His claim was swiftly denied by the Russian Defence Ministry and by the Prime Minister, Viktor Chernomyrdin, who described it as "absolute stupidity", and "totally out of the question". Speaking at a European security summit in Lithuania, the premier said that all Russia's nuclear weapons are under the reliable control of the armed forces.

The West has been aware for some time that the Russians have small-scale nuclear bombs, which could be reduced to the size of a suitcase. They are thought to be intended for use by the special forces, allowing them - for instance - to parachute into rural hostile territory carrying the weapons which are then detonated in an effort to cause maximum confusion.

Paul Beaver, of Jane's Information Group, said that Mr Lebed's claims were "rather alarming" although he disputed the numbers involved. "These are small tactical nuclear weapons which are used to cause as much havoc as possible by placing them in hotels, or using them to destroy strategic targets like power stations. "He said they are not covered by any international arms agreements, such Start I and II, which apply to strategic weapons.

"You have to immediately ask yourself if these have gone missing, whether they have fallen into the hands of the mafia or Chechens."

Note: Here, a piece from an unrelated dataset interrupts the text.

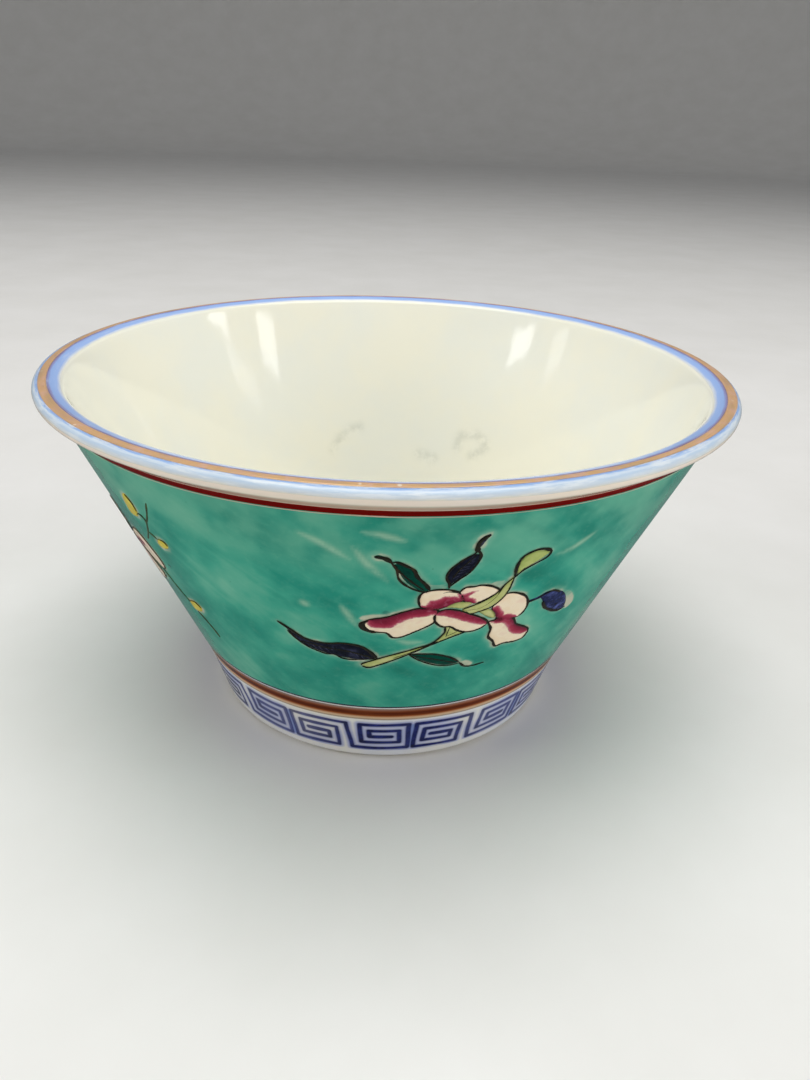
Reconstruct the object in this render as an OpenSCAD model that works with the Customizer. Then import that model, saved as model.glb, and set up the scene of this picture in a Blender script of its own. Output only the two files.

"They are thought to exist," said one Western source. "It is feasible to get the technology down to that size. It is even conceivable that one or two have gone missing." But, he said, the likelihood of 100 disappearing was unrealistic. "If it was the case, then why didn't Lebed say something about this before?"

The White House was equally dismissive. "We don't have any evidence to support what he [Mr Lebed] said, and responsible Russian officials have specifically denied it," said a spokesman.

This is not the first time that the security of Russia's nuclear arsenal has been called into question. Last year, Professor Graham Allison, a former US deputy Defence Secretary, released a report saying that the risk of the loss or theft of nuclear weapons and nuclear-weapons usable material represented the single most important threat to US and Russian national security.

In February, no lesser figure than the Defence Minister, Igor Rodionov, warned that Russia's military was in such disarray that it was at risk of losing control over its nuclear arsenal. He later toned down his remarks. Earlier this year, he was fired.

Nor is it the first time Mr Lebed has raised the question of the allegedly missing bombs. In May, he told a US congressional delegation that, during his brief tenure as the head of Russia's Security Council, he discovered that the Russian military could not account for 48 of 132 of the suitcase bombs, a figure he has now doubled.

As the former head of the Security Council, presidential security adviser, and army general, Mr Lebed is known to have extremely close ties with the military, which will lend weight to his allegations. However, he also makes no secret of his desire to be Russia's next president, exposing him to the charge of publicity mongering.

Since he was fired by Boris Yeltsin in October, he has been struggling to get into the headlines of the country's main newspapers and television stations, which are increasingly influenced by Mr Yeltsin's right-hand man, and Mr Lebed's arch-foe, Anatoly Chubais. Nor are his chances of being taken seriously helped by his reputation for wild statements. His controversial public remarks include suggesting that Nato expansion should be met by Russia's missiles.